Quem esteve ou quem viu ontem aquela incontável manifestação de homenagem ao camarada Álvaro Cunhal sentiu a nossa dor, o nosso sentimento de perda, mas também um sentimento de confiança.
O que de melhor tem o ser humano transbordou à escala de uma imensa multidão que reconhece valores, coerência e verticalidade e que não desiste de acreditar num País e num mundo melhor, mais justo e democrático e que, tal como a vida, a luta continua.

O S. Presidente: - Sr.as e Srs. Deputados, quero também expressar novamente as minhas condolências ao Grupo Parlamentar do PCP neste momento em que rendemos uma homenagem formal do Parlamento português àquele que, abraçando uma causa, foi um exemplo na firmeza das suas convicções e na capacidade, ao limite do sacrifício, por uma batalha política, com abnegação e com capacidade para enfrentar a rudeza da vida clandestina, o resultado imprevisível da fuga da prisão, o sofrimento, o isolamento, o exílio, a tortura e as várias formas insidiosas de humilhação ritual da ditadura. Ditadura de que ele foi um dos mais tenazes e consequentes adversários e um dos mais valorosos artífices do seu fim.
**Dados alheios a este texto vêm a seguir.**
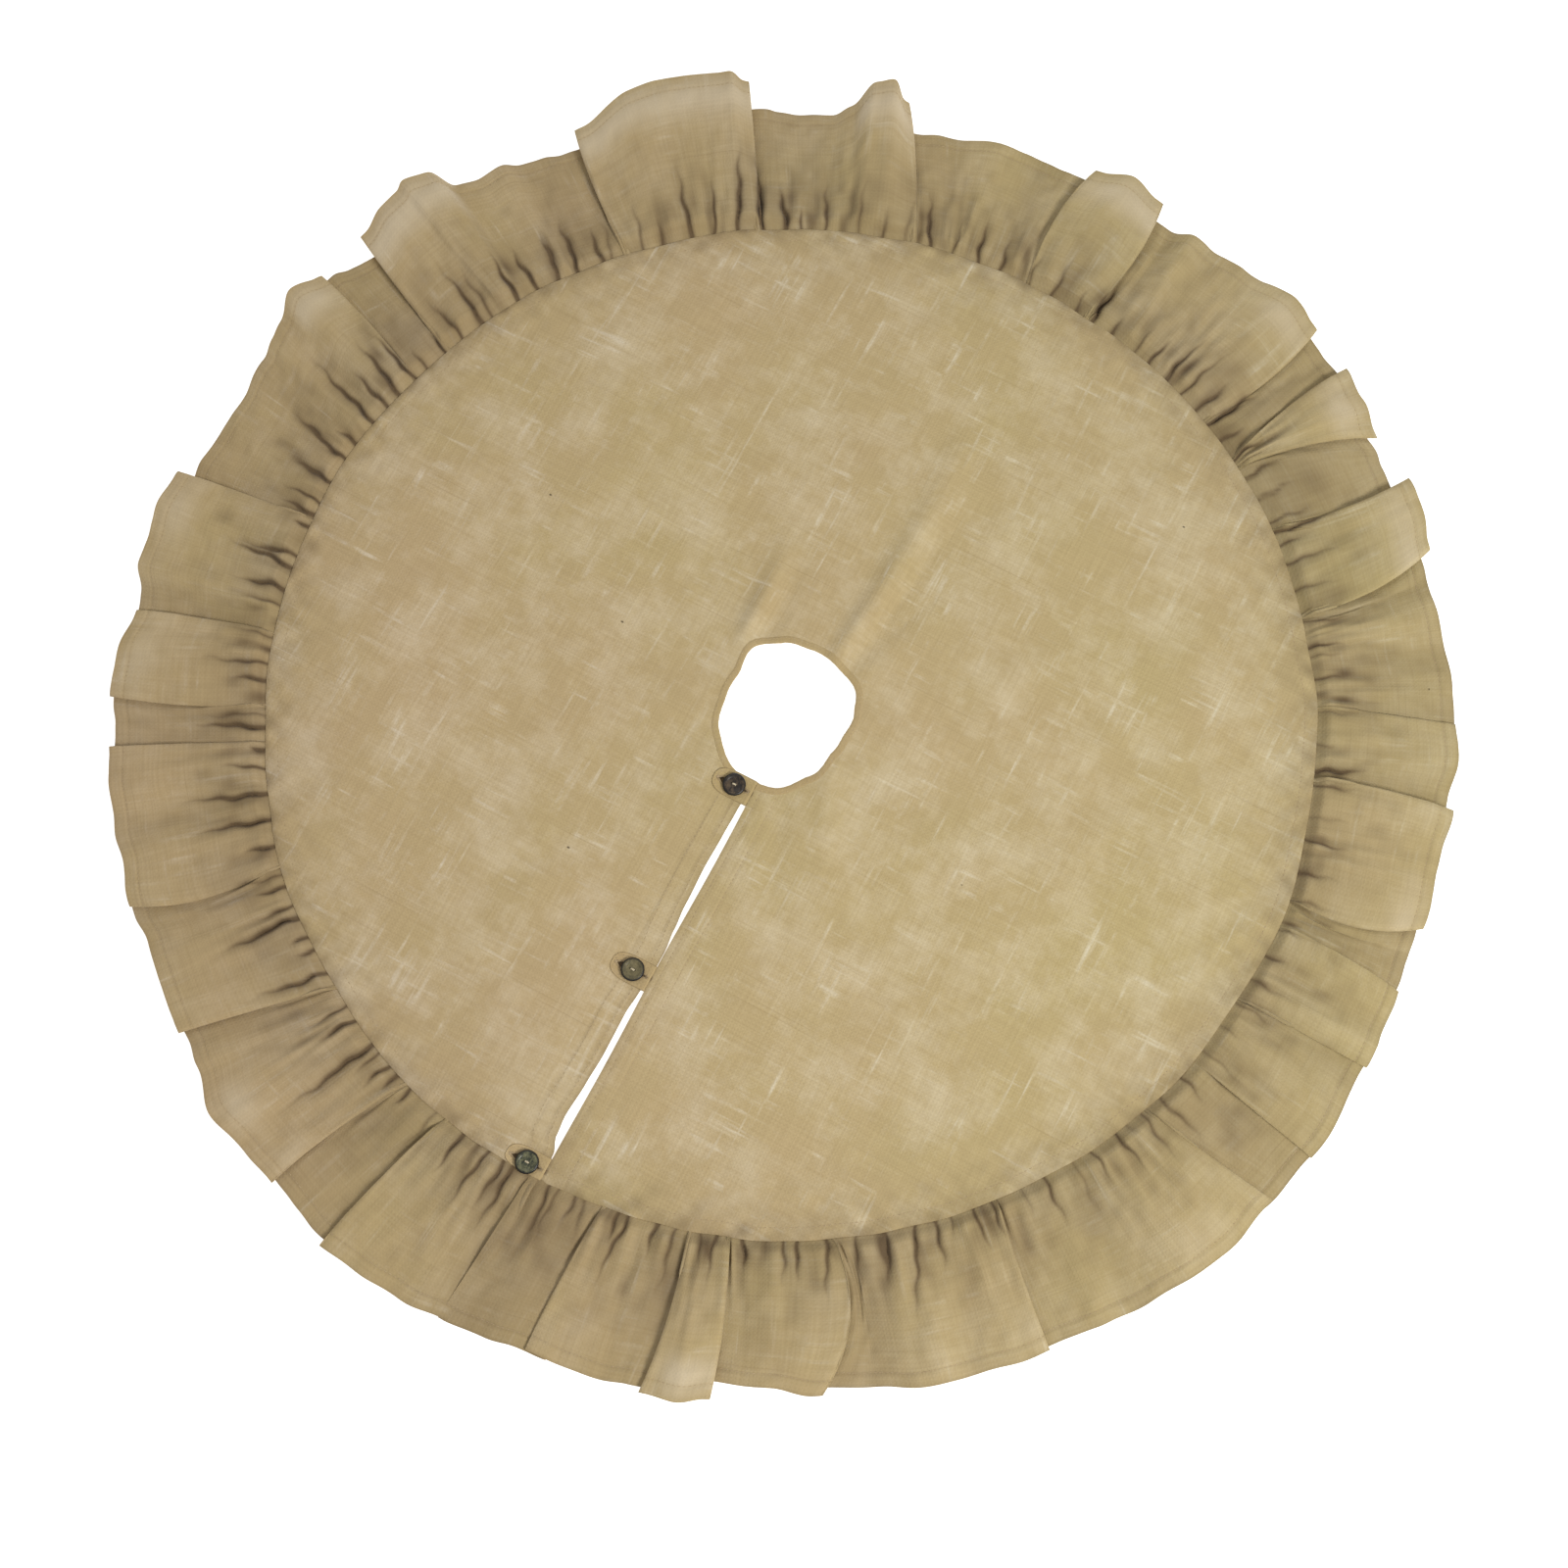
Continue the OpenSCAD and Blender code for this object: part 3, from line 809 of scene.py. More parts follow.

Por isso, no dia de ontem e de anteontem, assistimos da parte de todas as forças políticas, o que é extremamente louvável, e da parte dos órgãos do Estado democrático a uma homenagem em sua memória. Uma homenagem ao político português que brilhou bem alto na constelação e no firmamento europeu e mundial da sua própria família política, o que, naturalmente, é também um motivo de orgulho para o nosso país.
O seu funeral foi uma grande expressão cívica. Expressão cívica dos seus militantes, dos seus apoiantes e dos comunistas portugueses, para quem, em anos anteriores, quando o nosso país era um país atrasado e sem democracia, ele foi mais do que um referencial de esperança. Mas, na dura confrontação das desigualdades sociais, soube também ser para muitos milhares de portugueses um referencial de dignidade.